A rare species of ‘giant’ tortoise, long believed to have gone extinct, has been found alive after over a century on the Galápagos Islands— a volcanic archipelago in the Pacific Ocean. The scientists are calling it a ‘big deal’.
The animal, which belongs to the rare Chelonoidis phantasticus species, has been named Fernanda after her Fernandina Island home, a largely unexplored active volcano in the western Galápagos Archipelago.
She is the first of her species identified in more than 100 years. A male species was found in 1906 by the explorer Rollo Beck during an expedition.
Fernanda was discovered in 2019, roaming inside a vegetation clump among the solidified lava of the islet, reports The Guardian. The researchers were able to confirm that the rare phantasticus species wasn’t extinct after they took a DNA sample to match it with the 1906 tortoise.
The researchers from Princeton University sequenced the genome of both the 1906 and the 2019 tortoise, matching them as members of the same species of giant tortoise, which was genetically different from the other 13 species of tortoise found in the Galápagos.
All giant Galápagos tortoises are all listed on the IUCN Red List from vulnerable to critically endangered, with one species already extinct.

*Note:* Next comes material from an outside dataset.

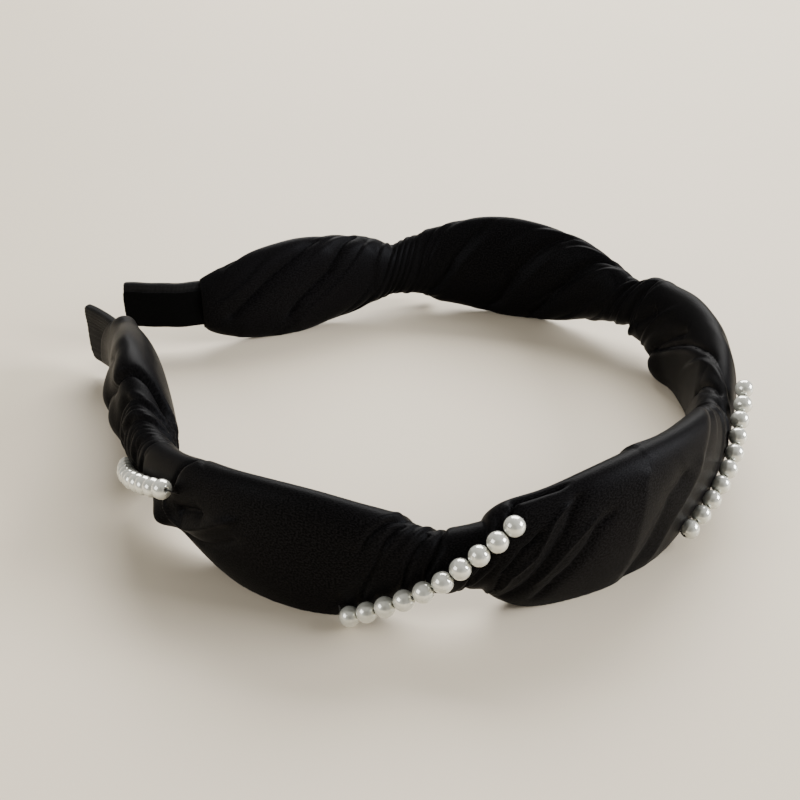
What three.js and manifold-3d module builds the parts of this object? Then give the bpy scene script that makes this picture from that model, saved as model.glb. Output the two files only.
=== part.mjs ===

“Everything that we knew about this species said it was extinct,” said Stephen Gaughran told The Guardian.
Gaughran is an ecology and evolutionary biology researcher at Princeton University and one of the lead authors of the study that announced the finding. His study was published on Thursday in the journal Communications Biology.
“So, it’s a big deal for a species that we thought was extinct for a hundred years to suddenly appear here.”
The research further suggest that Fernanda might not have been the only giant tortoise that got to the island and that there could have been populations of the tortoise on the island at some point.